Some of his flame grillings take place at his Monday morning meetings with his executive and department heads. These begin at 9am and run for two hours.

Insiders say that O’Leary is always “incredibly well-prepared” for these gatherings, with a clear picture of what is happening in each element of the business. Woe betide anyone who is not up to speed in their own area.

During the industrial relations problems last year, he knew the details of virtually every row, down to each protagonist and their grievances.

At the other end of the week, he spends part of Friday afternoon scrutinising all invoices over a particular value. More or less nothing happens in Ryanair without his knowing about it.

This attention to detail and a knack for getting to the heart of problems quickly make it difficult for others to counter when he goes on the attack. “He’s often right, that’s the problem,” says one.

U-turn

Others challenge the notion that down through the years, those executives closest to him were most likely to stand up to him. However, this does not mean he’s impervious to change.
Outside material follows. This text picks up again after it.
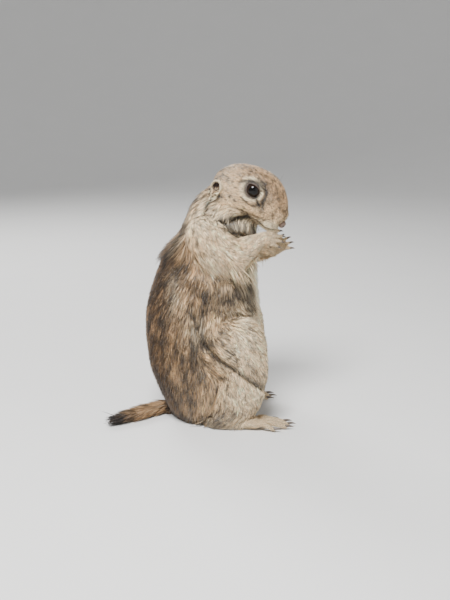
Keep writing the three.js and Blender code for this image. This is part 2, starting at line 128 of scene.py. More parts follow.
# Creases of the coat: how deep, wide and dark each is, how far off the animal's middle it starts, the parts
# that it crosses, and its line as seen from the side, in the head's or the body's frame. Their darkness is
# painted shade in the grooves; on the brow and the tear line by the eye it is partly the animal's own dark
# marks as well.
CREASES = {
    "head": [
        (1.0, 0.9, 0.7, 0, ("head",), [(14, -9), (25, -10), (31, -11.3), (37, -12), (42, -11.4)]),
        (0.8, 1.0, 0.5, 8, ("head",), [(4, -7.8), (12, -6.4), (20, -6.2), (27, -5.6), (33, -5.4)]),
        (1.4, 1.5, 1.0, 6, ("head",),
         [(-1, 14.4), (5, 18.6), (10, 20.9), (15.5, 21.2), (20.5, 19), (23.8, 15), (25, 9), (27, 4)]),
        (0.7, 0.9, 0.75, 8, ("head",), [(8, 4.2), (14, 2.4), (20, 2.6), (25.5, 6.6)]),
        (0.5, 0.8, 0.5, 4, ("head",), [(37, 7.5), (37.5, 3), (38.5, -3), (41, -9)]),
        (3.0, 2.4, 1.0, 9, ("head", "trunk"),
         [(-10, -6), (-14.4, -14), (-13, -19.5), (-7, -23), (3, -21.6), (10.5, -17), (18, -12)]),
        (0.8, 1.6, 0.9, 12, ("head", "trunk"), [(-20, 8), (-25, 1), (-23, -7), (-16, -10.5), (-10, -7)]),
        (0.5, 1.2, 0.95, 8, ("head",), [(17.5, 10), (21, 7.5), (24, 4)]),
    ],
    "body": [
        (2.8, 2.4, 0.9, 30, ("thigh", "shank", "trunk"),
         [(-18, 100), (-11, 83), (-2, 72), (8, 63), (19, 55.5), (31, 46), (43, 37)]),
        (1.6, 2.2, 0.5, 14, ("thigh", "trunk"),
         [(-16, 98), (-6, 104), (3, 110), (14, 113), (26, 110), (37, 101)]),
        (1.5, 5.0, 0.8, 10, ("trunk",), [(-15, 156), (-6, 140), (8, 134), (19, 134), (29, 138), (38, 145)]),
    ],
}


def unit(v):
    """Each vector over its own length."""
    v = np.asarray(v, float)
    return v / np.maximum(np.linalg.norm(v, axis=-1, keepdims=True), 1e-9)


def turn_about(axis, degrees):
    """The matrix that turns by an angle about x, y or z, by the right-hand rule."""
    c, s = np.cos(np.radians(degrees)), np.sin(np.radians(degrees))
    i, j = [(1, 2), (2, 0), (0, 1)]["xyz".index(axis)]
    m = np.eye(3)
    m[i, i], m[j, j], m[j, i], m[i, j] = c, c, s, -s
    return m


# The head's own frame: x to the nose, y to its left, z to its crown
HEAD_AT = np.array([26.0, -3.0, 205.0])
HEAD_TURN = turn_about("z", -26) @ turn_about("y", 29) @ turn_about("x", 6)


def on_head(p):
    """A point of the head's frame, in the animal's frame."""
    return np.asarray(p, float) @ HEAD_TURN.T + HEAD_AT


def in_head(p):
    """A point of the animal's frame, in the head's frame."""
    return (p - HEAD_AT) @ HEAD_TURN


def mirrored(p, sign):
    """The point, or the row of points, on the side of the body that the sign names."""
    p = np.array(p, float)
    p[..., 1] *= sign
    return p


# The solids were shifted so that their box stands on the origin: an eye's centre says by how much.
SHIFT = np.array(sum(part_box("eye_right"), Vector()) / 2) - on_head(mirrored(EYE["at"], -1)) * MM


def to_frame(p):
    """Millimetres in the animal's frame to metres in the part's frame."""
    return np.asarray(p) * MM + SHIFT


def curve(points, t):
    """A centripetal Catmull-Rom curve: through each point, at equal steps of t from one to the next."""
    p = np.asarray(points, float)
    last = len(p) - 1
    p = np.vstack([2 * p[0] - p[1], p, 2 * p[-1] - p[-2]])
    x = np.clip(t, 0, 1) * last
    k = np.minimum(x.astype(int), last - 1)
    w = (x - k)[:, None]
    a, b, c, d = (p[k + i] for i in range(4))
    ab, bc, cd = (np.sqrt(np.linalg.norm(v - u, axis=1))[:, None] for u, v in ((a, b), (b, c), (c, d)))
    bc = np.where(bc < 1e-4, 1, bc)
    ab = np.where(ab < 1e-4, bc, ab)
    cd = np.where(cd < 1e-4, bc, cd)
    m1 = ((b - a) / ab - (c - a) / (ab + bc) + (c - b) / bc) * bc
    m2 = ((c - b) / bc - (d - b) / (bc + cd) + (d - c) / cd) * bc
    return b + m1 * w + (3 * (c - b) - 2 * m1 - m2) * w**2 + (2 * (b - c) + m1 + m2) * w**3


def heading(points, t, step=1e-3):
    """The unit direction of the curve at t."""
    return unit(curve(points, np.minimum(t + step, 1)) - curve(points, np.maximum(t - step, 0)))


FORMS = []  # every round form of the skin: its grid of points, and its part of the body


def add_form(part, grid, flow=1):
    """Keeps a form. Its grid runs along the lie of the coat, or against it where flow is -1."""
    FORMS.append(dict(part=part, grid=grid, flow=flow))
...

His U-turn on trade unions in late 2017, his welcoming travel agents back to the fold, and Ryanair’s recent shift to primary airports, all show that O’Leary will dramatically change tack when it suits, and he does take colleagues’ advice on board.

Another point on which most agree is that he still relishes a challenge . As one says: “That’s when he gets stuck in; he really does seem to enjoy a crisis.”